The second woman came in via a rather strange comment and said : “You most likely have lost me as a follower. You sucked me in with Chester County Ramblings. I have enjoyed your writings over the past few years, until today. I want to hear about the history and happenings in the county that I adore. One thing I sure do not want to read are your political ramblings, pro, con, undecided or what you color you are wearing today. If this is route you plan to continue in your Chester County Ramblings, count me out. Ruined a good thing.” (I am guessing she missed the part where I write for myself and what interests me? Or that no one is compelled to read every little thing they stumble across?)
This is the stuff that blows my mind. The pretzel logic here is women are supposed to be free and liberated now for decades and allowed to express their opinions as long as their thoughts are sanitized with bubble water so everyone can float along on fluffy blue clouds?
So are women really free if other women feel the need to tear us down because we express our opinions and/or have an opinion they don’t care for?
This is some of what I was thinking about when I was in my garden working on my flower beds this morning. It amazes me how quick women are to tear other women down. That has always amazed me. It’s so…well…high school. If you do not conform to someone else’s comfortable notions you are bad.

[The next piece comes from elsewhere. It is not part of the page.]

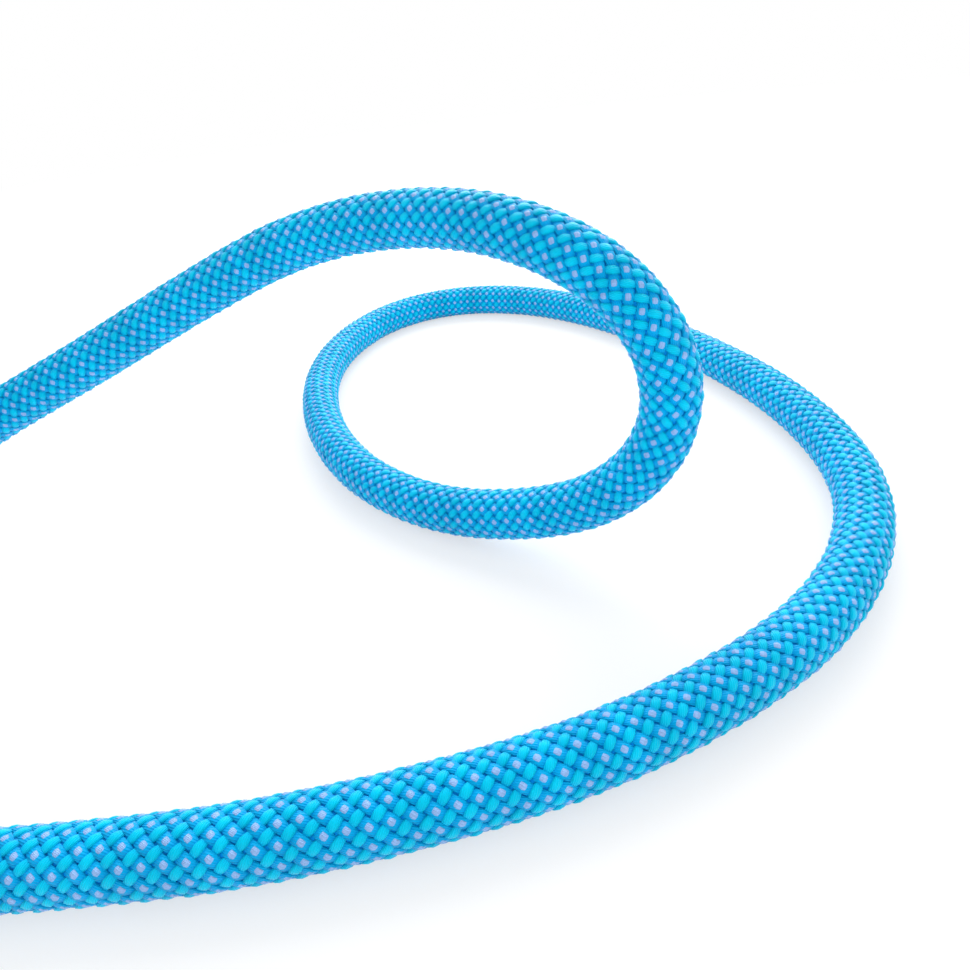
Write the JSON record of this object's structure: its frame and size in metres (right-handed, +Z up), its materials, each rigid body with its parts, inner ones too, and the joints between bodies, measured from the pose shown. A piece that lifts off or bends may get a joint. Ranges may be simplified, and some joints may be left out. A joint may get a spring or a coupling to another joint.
{
  "type": "dynamic climbing rope",
  "caption": "Round woven climbing rope lying in a small arched loop and a wide bend, the rest wound into a round coil held by straps, both ends fused and sleeved.",
  "frame": {"origin": "centre of the outline on the floor that the rope lies on", "axes": "+Z up, +X from the coil towards the free loops, +Y away from the sleeved free end"},
  "size_m": [0.4638, 0.2396, 0.0752],
  "materials": {
    "sheath": "polyamide sheath woven from bright cyan and dark blue yarns with lilac threads, satin sheen",
    "coil": "the same woven polyamide sheath",
    "core": "white twisted polyamide filament",
    "marker": "coloured thread",
    "strap": "woven polyamide hook-and-loop strap",
    "sleeve": "shrunk-on plastic sleeve",
    "tip": "sheath and core fused into one hard end"
  },
  "bodies": {
    "root": {"sheath": "sheath", "core_strand_01": "core", "core_strand_02": "core", "core_strand_03": "core", "core_strand_04": "core", "core_strand_05": "core", "core_strand_06": "core", "core_strand_07": "core", "core_strand_08": "core", "core_strand_09": "core", "core_strand_10": "core", "core_strand_11": "core", "marker_thread": "marker", "rope_coil": "coil", "inner_turns": "coil", "tie_1": "strap", "tie_2": "strap", "tie_3": "strap", "end_sleeve_a": "sleeve", "end_sleeve_b": "sleeve", "fused_tip_a": "tip", "fused_tip_b": "tip"}
  },
  "joints": []
}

Take an article which appeared in The Daily Local this summer about The Women’s Lib Barn:
….The Keegans plan on staying in the home they’ve loved for the past 50 years and have no plans on removing the unique message. They’ve had people ask about the barn, including a woman who recently asked for permission to make a painting of it, though they found it annoying when some bloggers posted stories on the barn without having all the facts.
“People today don’t understand it, they think all of a sudden it appeared. They don’t know it’s from the ‘70s,” Ronnie said.
“It isn’t women, it’s woman,” she stressed. “It’s my statement.”
I am guessing the lady is referring to this blog? What I have posted is what I have found elsewhere about their barn, including old articles but it got all lumped together seemingly at me? That baffles me. Her barn is literally one of my favorites if not my favorite because it is quirky with its painted statement .
This barn was even part of my photography show at Christopher’s in Malvern a few years back in 2015. She sent me a note because one of my photos hung was of her barn. And to kind of criticize me for changing the meaning (in her mind) by cutting off the question mark at the end of her statement. (Well truthfully it wasn’t cut off, I did canvas prints and it was wrapped around the side.)
She invited me to come sit on her porch and she would tell me the story. I emailed her back promptly to say I would love to hear about how the barn came to be the woman’s lib barn and that I would also love to give her the photo…and I never heard another thing. I followed up again, and then just sort of thought “oh well” and went about my life. And then the reference to me (I presume) in the 2018 article someone I know wrote for the Daily Local. And then I again wondered if women were really liberated or just liberated enough to criticize other women?
Now when I ponder things like this, I do not extricate myself from the woman equation. I can be as guilty as the next woman in the criticism of other women category. But it does make me think again and again what are we liberated from exactly?
As time goes by and the seasons fold into one and other, I grow more at home here in Chester County and love the feeling of belonging. I kind of love that I have shed my Main Line skin and enjoy the simplicity and beauty I have found. I love my garden, my little house, my family. The thing about Chester County which I have never felt anyplace else in my life is I can just be. Maybe it’s an age thing where I now realize I do not have to live up to everyone’s expectations, nor do I want to.
Yet occasionally I pause and ponder and marvel at the boxes women are still expected to be put into…even by other women. Like is the case with this blog and some of what I write. If it’s my blog and I am the writer, aren’t I supposed to write about what I think about or enjoy or dislike? I am not a compensated blog, so I am not paid for my writing in this format of this blog.
I also wonder if my younger self was more of less free and liberated? Does this all vary with age and responsibility?
I accept that I am not everyone’s cup of tea. It’s impossible to be that person because we are all different and it should be o.k. to be yourself not a mirror image of every other person around you.
Like many other women I find it irritating when people contact you just so you can tell your husband something for them. Every time it happens I imagine myself as a 1950s housewife complete with apron and starched hair.
Or then there are the occasions when you are having work done inside our outside of your home. I have had those who preferred to speak only to my husband. Not because I couldn’t grasp the tasks at hand but because they wanted to deal with a man.
This summer I wrote a post “life in the land of women” – it seems this post has been a continuation of that so I will close with what I said then:
We can’t teach tolerance if we can’t be tolerant at least some of the time ourselves.
We can’t teach the value of individuality and independance if we constantly go after those the least bit different from us.
Are we really free if we are confined by the perceptions of others?